This is China!

 

 

 

Seeking Profitable Joint Ventures in China’s Rust Belt

 

Silk Road Advisors’ Fortune 500 client’s requirement involved a strategy to develop a presence throughout the China market. To that end, it would create a wholly-owned enterprise (WOE) near Shanghai, and develop joint ventures with Chinese companies in the North and South of China. It was up to Silk Road Advisors (SRA) to help the client identify potential joint venture partners for the American company and to open communications between the parties so they could learn about each other and make informed decisions about possible partnership.

 

The challenge, however, was that Chinese companies in the North of China are not well developed. The Central Government in Beijing has placed emphasis on making the South the engine of China’s economic growth. Companies from Guangdong to Shanghai have had a head-start of at least ten years in funding their companies, gaining market share in their respective industries, developing relationships with officials in the central government and in rationalizing their business practices.

 

Private companies in the North of China, however, from Shanghai to Heilongjiang and westward to Xinjiang, have had to bootstrap their operations due to neglect from the Central Government; Beijing has not infused much capital into the Northern regions beyond propping up the most cherished State-Owned Enterprises (SOEs) and dismantling those that are no longer defensible.

 

Still, the Client had found near the northern Chinese city of Tianjian a small private company with a product line that matched its own and customers in the North. Tianjin is just south of Beijing by an hour’s drive. Sixty years ago out-stripped Shanghai’s GDP; and twenty years ago was on par with Shanghai economic growth. Now, the city is a tarnished reflection of an industrial powerhouse that has lost its pre-eminence. Its outlying areas in particular are poverty-stricken, ramshackle.

 

The Client believed that if it could develop a joint venture with the company, it could gain the leverage it was looking for in the North China market. The Client sent the Tianjin company a lengthy email extolling the advantages the Client saw in the Tianjin business. The email entertained the idea of a joint venture between the Client and Tianjin business.

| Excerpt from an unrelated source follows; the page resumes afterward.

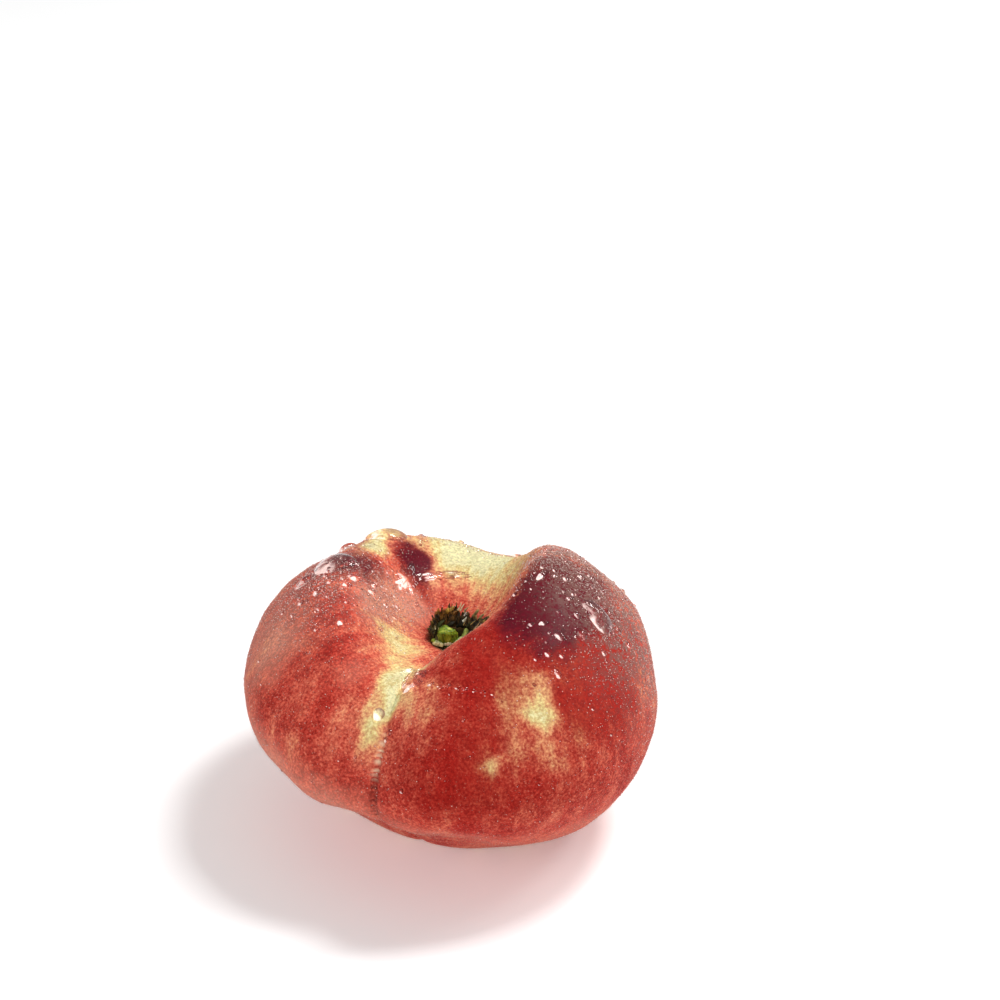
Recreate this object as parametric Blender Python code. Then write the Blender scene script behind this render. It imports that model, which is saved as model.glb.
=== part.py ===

The Tianjin company politely rebuffed the suggestion.

 

Some weeks later the Client was still interested in forming a joint venture with the Tianjin company. It asked Silk Road Advisors (SRA) to open up talks with the Tianjin company and find out through back-channels, using Chinese “signals,” to learn just what the Tianjin company was looking for in a relationship with a foreign company.

 

Chinese staff at SRA quickly established a rapport with the President of the Tianjin company. SRA learned the Tianjin company was indeed interested in a joint venture with the American firm. However, as is the case with many Chinese companies, it didn’t know how to frame its desires in a way that Americans would understand and appreciate.

 

SRA then shifted its role from exploratory activities to serving as an adviser in Western business practices for the Tianjin company. The Tianjin company had never before worked with a Western company, and so was unfamiliar with the financial and management reporting tools taken for granted in America and Europe. SRA helped the Tianjin company craft a proposal to present to the American firm, and worked with the North Chinese to put together and translate into English a package of operational and financial information that would educate the American company about the interests and potential of the Tianjin company.

 

The American company sent several rounds of representatives to the Tianjin company to discuss future cooperation between the two businesses. SRA maintained the continuity of the talks by always being present during discussions between the two parties. SRA provided Chinese interpreters so the two sides could communicate. SRA produced meeting summaries and to-do lists, and with each new session prepared both sides for the talks so no time would be wasted picking up the threads of the previous talk. SRA served as a conduit and sounding board for the Tianjin company, helping them to clarify their thoughts and to ask sensitive questions of the Americans “through the back door.” SRA helped the American side understand the Chinese Way of doing business, and helped the Americans maintain their focus on the discussions, lest other issues distract them from their goal of forming a joint venture with the Chinese.

 

In time, the American company and the Tianjin company came to agreement on the shape and apportionment of a joint venture. Through SRA’s efforts as a bridge-builder between East and West, the two companies had found a successful and profitable way to expand their businesses in North China and beyond.